--- start Supplied records ---

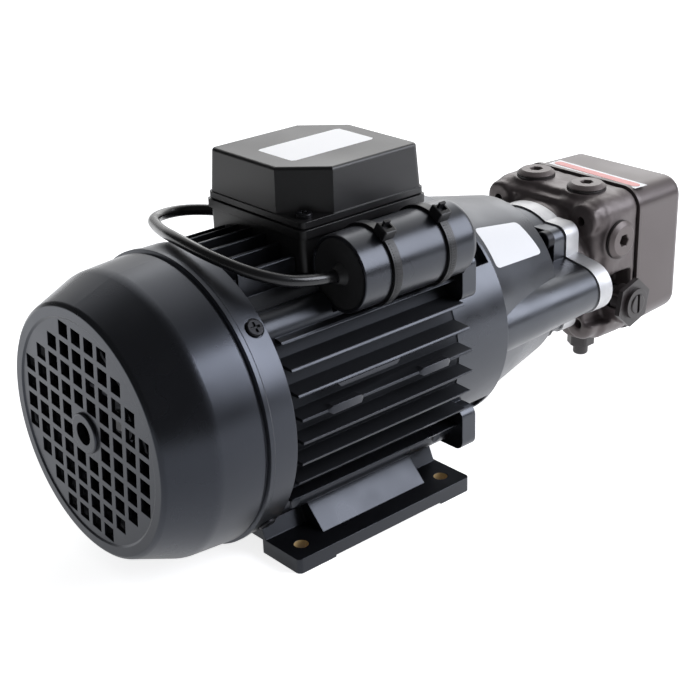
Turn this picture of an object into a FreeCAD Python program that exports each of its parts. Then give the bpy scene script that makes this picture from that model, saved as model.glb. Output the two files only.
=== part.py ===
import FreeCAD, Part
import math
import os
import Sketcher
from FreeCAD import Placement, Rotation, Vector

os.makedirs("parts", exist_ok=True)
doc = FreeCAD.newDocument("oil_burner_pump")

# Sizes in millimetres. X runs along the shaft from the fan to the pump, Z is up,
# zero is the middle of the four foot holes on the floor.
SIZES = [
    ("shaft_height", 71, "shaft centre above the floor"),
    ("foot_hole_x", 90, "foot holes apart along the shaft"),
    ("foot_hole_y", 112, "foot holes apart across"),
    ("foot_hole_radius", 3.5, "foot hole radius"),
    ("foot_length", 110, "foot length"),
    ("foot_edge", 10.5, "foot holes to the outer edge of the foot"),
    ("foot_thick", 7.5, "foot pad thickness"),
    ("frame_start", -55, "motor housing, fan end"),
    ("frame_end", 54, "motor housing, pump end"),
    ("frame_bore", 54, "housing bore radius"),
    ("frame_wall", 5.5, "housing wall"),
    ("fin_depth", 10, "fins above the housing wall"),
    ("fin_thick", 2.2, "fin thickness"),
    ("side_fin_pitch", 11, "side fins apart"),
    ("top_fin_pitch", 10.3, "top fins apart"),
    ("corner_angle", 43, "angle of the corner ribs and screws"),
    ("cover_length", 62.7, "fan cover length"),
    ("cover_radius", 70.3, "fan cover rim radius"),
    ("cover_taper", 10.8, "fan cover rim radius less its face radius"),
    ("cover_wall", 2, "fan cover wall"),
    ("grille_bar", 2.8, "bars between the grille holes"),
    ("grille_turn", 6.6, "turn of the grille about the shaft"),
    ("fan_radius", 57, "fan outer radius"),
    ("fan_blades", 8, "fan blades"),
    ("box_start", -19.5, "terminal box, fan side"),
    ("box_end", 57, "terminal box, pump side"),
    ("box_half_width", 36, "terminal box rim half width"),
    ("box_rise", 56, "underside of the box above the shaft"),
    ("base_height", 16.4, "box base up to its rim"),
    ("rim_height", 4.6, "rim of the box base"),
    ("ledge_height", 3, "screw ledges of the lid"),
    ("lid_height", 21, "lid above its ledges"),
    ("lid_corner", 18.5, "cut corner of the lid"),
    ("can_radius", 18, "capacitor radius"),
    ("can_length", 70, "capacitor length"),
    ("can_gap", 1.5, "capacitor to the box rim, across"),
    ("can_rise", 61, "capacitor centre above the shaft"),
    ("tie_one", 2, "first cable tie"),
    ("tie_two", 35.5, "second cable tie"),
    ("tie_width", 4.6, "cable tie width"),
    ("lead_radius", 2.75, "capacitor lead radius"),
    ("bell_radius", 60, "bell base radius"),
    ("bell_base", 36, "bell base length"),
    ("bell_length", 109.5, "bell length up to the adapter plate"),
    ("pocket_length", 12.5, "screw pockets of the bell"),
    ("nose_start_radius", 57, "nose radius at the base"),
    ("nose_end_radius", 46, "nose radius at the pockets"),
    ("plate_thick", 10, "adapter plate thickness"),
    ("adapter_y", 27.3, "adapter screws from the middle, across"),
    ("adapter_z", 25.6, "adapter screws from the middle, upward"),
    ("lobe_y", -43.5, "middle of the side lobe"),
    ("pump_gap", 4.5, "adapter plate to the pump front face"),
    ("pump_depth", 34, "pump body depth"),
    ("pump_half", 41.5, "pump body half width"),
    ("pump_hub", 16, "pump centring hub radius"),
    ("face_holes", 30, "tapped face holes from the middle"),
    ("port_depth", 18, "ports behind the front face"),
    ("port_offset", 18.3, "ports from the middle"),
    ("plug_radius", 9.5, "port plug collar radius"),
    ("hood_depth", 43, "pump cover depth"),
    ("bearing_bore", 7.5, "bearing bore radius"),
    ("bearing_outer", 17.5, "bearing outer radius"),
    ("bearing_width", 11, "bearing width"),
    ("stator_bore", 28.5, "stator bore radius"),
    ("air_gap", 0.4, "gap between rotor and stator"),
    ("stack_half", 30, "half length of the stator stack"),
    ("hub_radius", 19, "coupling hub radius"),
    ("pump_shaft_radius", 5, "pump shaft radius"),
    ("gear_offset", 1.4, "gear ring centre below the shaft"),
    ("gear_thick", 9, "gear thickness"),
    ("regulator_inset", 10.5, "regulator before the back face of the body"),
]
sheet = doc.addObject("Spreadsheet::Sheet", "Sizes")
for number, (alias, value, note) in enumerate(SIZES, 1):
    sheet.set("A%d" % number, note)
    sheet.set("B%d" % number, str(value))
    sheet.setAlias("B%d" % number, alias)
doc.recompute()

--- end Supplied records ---
--- start Supplied records ---

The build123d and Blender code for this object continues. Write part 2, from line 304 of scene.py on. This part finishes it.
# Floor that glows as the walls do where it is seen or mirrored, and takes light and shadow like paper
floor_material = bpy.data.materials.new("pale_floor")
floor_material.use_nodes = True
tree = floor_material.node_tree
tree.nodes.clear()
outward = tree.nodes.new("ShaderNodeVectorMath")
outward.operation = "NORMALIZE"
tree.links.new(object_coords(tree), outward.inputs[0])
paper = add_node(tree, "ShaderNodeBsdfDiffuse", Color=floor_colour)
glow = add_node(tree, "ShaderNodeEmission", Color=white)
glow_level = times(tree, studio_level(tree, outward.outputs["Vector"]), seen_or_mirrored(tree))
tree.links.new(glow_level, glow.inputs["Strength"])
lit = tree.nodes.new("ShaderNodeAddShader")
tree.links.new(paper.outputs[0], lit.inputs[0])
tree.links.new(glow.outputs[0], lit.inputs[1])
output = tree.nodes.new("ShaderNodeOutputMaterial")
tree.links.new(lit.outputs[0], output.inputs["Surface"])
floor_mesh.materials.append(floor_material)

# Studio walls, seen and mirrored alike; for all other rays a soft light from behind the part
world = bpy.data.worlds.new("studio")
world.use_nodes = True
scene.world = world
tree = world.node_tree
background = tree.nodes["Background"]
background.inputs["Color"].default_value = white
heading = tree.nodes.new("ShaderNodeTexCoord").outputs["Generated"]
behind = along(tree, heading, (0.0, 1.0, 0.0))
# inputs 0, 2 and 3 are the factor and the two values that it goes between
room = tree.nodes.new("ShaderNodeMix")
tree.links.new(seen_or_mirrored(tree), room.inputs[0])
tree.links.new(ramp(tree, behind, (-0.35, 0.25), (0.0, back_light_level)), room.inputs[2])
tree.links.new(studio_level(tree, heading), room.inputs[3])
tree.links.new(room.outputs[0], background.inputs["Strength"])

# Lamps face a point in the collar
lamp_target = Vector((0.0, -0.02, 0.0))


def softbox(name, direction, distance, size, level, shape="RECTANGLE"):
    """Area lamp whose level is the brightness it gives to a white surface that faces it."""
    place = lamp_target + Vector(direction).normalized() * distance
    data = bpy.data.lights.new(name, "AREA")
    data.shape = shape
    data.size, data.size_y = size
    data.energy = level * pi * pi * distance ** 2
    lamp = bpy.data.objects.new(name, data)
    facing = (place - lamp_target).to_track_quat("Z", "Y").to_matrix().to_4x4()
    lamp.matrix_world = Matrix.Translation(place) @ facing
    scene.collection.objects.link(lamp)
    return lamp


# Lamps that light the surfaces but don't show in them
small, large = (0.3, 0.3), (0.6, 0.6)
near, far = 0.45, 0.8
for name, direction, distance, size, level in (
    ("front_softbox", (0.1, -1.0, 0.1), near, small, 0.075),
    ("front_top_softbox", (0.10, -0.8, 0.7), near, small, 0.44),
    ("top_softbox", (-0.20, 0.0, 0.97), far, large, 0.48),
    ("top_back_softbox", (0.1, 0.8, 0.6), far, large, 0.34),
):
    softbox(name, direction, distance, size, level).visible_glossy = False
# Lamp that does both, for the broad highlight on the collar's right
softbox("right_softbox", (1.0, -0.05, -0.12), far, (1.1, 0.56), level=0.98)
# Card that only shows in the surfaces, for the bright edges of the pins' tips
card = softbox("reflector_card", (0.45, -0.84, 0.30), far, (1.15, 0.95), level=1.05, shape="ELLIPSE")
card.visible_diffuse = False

--- end Supplied records ---

Written exercise: Reply with nothing except the number of lines in the listing above that include "this".

Full response: 2